June 04, 2004|By Mark Matthews | Mark Matthews,SUN NATIONAL STAFF
WASHINGTON - An indelible image from George J. Tenet's tenure shows him strategically seated near Colin L. Powell in the U.N. Security Council chamber on Feb. 5, 2003, symbolically putting the full weight of the U.S. intelligence community behind the secretary of state's claim that Iraq was hiding weapons of mass destruction.
That Tenet shares responsibility for the blow to America's credibility from the failure so far to find those weapons is part of the story that image conveys - but only a part.
Perhaps more than any director of central intelligence since William J. Casey, who served President Ronald Reagan, Tenet was an integral member of the president's national security team - implementing and contributing to policies now clouded by doubt and dissension.
His resignation yesterday is a major crack in that team, already fractured by increasingly public disputes among State and Defense departments and Vice President Dick Cheney's office. The team has been jolted by a series of investigations not only into the failure to find banned weapons but also by inquiries scrutinizing counterterrorism planning, the leak of highly sensitive information and the abuse of prisoners in Iraq and elsewhere.
Tenet's departure is bound to raise anew important questions that arose when Casey played a major role in orchestrating the covert war to topple the leftist regime in Nicaragua: Where does one draw the line between intelligence and policy-making? And how can intelligence agencies retain their independence in an administration with an activist foreign policy?
Robert M. Gates, who served as CIA director under the first President George Bush, said "It's essential for the [director of central intelligence] to be in the small policy-making circle when key decisions are made. He's responsible for keeping everybody straight and keeping the debate honest, if you will."

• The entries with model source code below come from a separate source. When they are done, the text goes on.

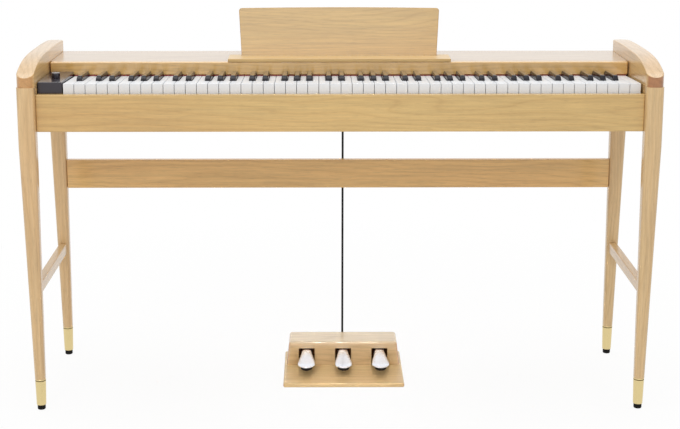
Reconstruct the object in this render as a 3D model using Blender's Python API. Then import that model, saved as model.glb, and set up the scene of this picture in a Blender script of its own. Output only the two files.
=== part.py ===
"""Digital piano on a slim oak stand, with a separate three-pedal unit on a cord.

Metres, +Z up. X runs to the player's right and the player sits at -Y. Depths below are measured back
from the front face of the legs, and at() turns a depth into Y. The origin is on the floor, under the
middle of the stand.
"""

import math

import bmesh
import bpy
from mathutils import Vector

# Clearances
FIT = 0.0003  # between pieces that sit on or against each other
KEY_SIDE_GAP = 0.0010  # between neighbouring keys

# Stand
CASE_DEPTH = 0.380
LEG_WIDTH = 0.037
LEG_DEPTH = 0.036
LEG_CORNER = 0.010  # radius of the leg's long edges
LEG_TOP_Z = 0.7157
LEG_TAPER_Z = 0.590  # the taper starts here and runs down to the ferrule
LEG_FOOT_DIAMETER = 0.0240  # where the leg enters the ferrule
LEG_FOOT_INSET = 0.0050  # how far the foot stands in from the middle of the leg's top
FERRULE_TOP_Z = 0.0700
FERRULE_TOP_DIAMETER = 0.0232
FERRULE_TIP_DIAMETER = 0.0205
FERRULE_BEVEL = 0.0008  # round the ferrule's top
TENON_DIAMETER = 0.0130
TENON_LENGTH = 0.0400
GLIDE_HEIGHT = 0.0105
GLIDE_DIAMETER = 0.0175
GLIDE_STEM_DIAMETER = 0.0070
GLIDE_STEM_LENGTH = 0.0090
SIDE_STRETCHER_Z = 0.2695  # middle of its height
SIDE_STRETCHER_HEIGHT = 0.0245
SIDE_STRETCHER_WIDTH = 0.0180
REAR_RAIL_LOW_Z = 0.4165
REAR_RAIL_HEIGHT = 0.0680
REAR_RAIL_THICK = 0.0160

# Cheeks: the arm over each pair of legs, with the case side below it
ARM_FRONT_Z = 0.7365
ARM_CROWN_Z = 0.7700
ARM_CROWN_DEPTH = 0.270
ARM_RISE_POWER = 4.6  # how fast the arm's top climbs behind its front end
ARM_REAR_FALL = 0.0035
ARM_EDGE = 0.0020  # radius along the arm's top edges
SIDE_PANEL_THICK = 0.0240

# Case
CASE_BOTTOM_Z = 0.6185
APRON_DEPTH = 0.0200
APRON_THICK = 0.0160
APRON_TOP_Z = 0.6980
BOARD_THICK = 0.0150
BOARD_RECESS = 0.0030  # the bottom board sits this far above the apron's lower edge
LID_TOP_Z = 0.7425
LID_THICK = 0.0160
LID_REAR_INSET = 0.0180  # from the cheeks' rear ends
BACK_THICK = 0.0140
FALLBOARD_DEPTH = 0.1860
FALLBOARD_THICK = 0.0180
FALLBOARD_LOW_Z = 0.7138
FALLBOARD_END_GAP = 0.0020
FELT_THICK = 0.0016
FELT_DEPTH = 0.0120

# Speakers, above oval openings in the bottom board
SPEAKER_INSET = 0.2110  # from the inner faces of the legs to the speaker's middle
SPEAKER_WALL_GAP = 0.0055  # between the speaker's flange and the back panel
SPEAKER_FRAME_GAP = 0.0045  # between the speaker's flange and the key frame
SPEAKER_LONG = 0.1180
SPEAKER_SHORT = 0.0480
SPEAKER_FLANGE = 0.0050
SPEAKER_HEIGHT = 0.0300

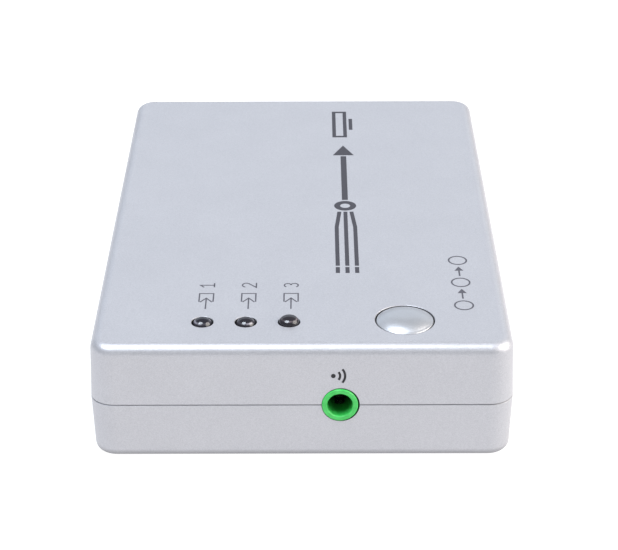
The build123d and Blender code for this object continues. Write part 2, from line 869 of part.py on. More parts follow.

But Maryland Sen. Barbara A. Mikulski, a Democrat on the Senate Intelligence Committee, suggested in a statement that the CIA director needs to maintain something of an arm's-length relationship with the president and other policy-makers. The intelligence community, she said, must stand "as an independent voice, delivering unvarnished, unedited information to this and future administrations."
Whether Tenet straddled the line between dispassionate intelligence reporting and being an active promoter of the president's agenda is unclear, but history thrust him into a major foreign policy role.
Under President Bill Clinton, who appointed him as director in 1997, the CIA launched a secret plan to capture or kill Osama bin Laden, then in Afghanistan, according to accounts by author Bob Woodward.
From 1998 until September of 2000, Tenet also played a key role in the Middle East peace process as the CIA closely monitored Palestinian Authority actions against terrorist groups.
"He had better relations with both the Israelis and the PLO [Palestine Liberation Organization] than anyone else did. It's not surprising that Clinton used George in a very open way," Gates said.
Tenet's effort helped suppress attacks on Israelis, and an aide said the director views his performance in the Middle East as one of his most important accomplishments.
But it was under the younger George Bush that Tenet's role became truly pivotal - and also when the intelligence community's failures proved most costly.
"George and I have been spending a lot of quality time together," Bush said at the CIA's northern Virginia headquarters shortly after the Sept. 11 attacks, referring to their almost daily meetings in the Oval Office to assess intelligence on terrorism.
The comment enhanced the prestige of the director, who presides over 15 intelligence agencies but actually has full control only over the CIA. At that time, little was known of the CIA's role in the major intelligence failures that preceded the attacks.
In an April staff report, the bipartisan Sept. 11 commission found that despite Tenet's own fears that terrorists would strike the United States, his urgent demands for action by subordinates "had little overall effect in mobilizing the CIA or the intelligence community." Tenet, the report added, "did not develop a management strategy for a war against terrorism before 9/11."
Critical reports likely
The commission's final report next month and the House Intelligence Committee's review of intelligence failures leading to 9/11 are expected to be harshly critical of Tenet.
"This is going to be a horrible summer," said David Kay, sent by the CIA to Iraq in a fruitless search for weapons of mass destruction.
Intelligence on Iraq suffered not only from bad or misleading information, some of it passed by exiles with an axe to grind. But it also suffered from interpretations that, in the view of some analysts, went beyond what the available facts justified.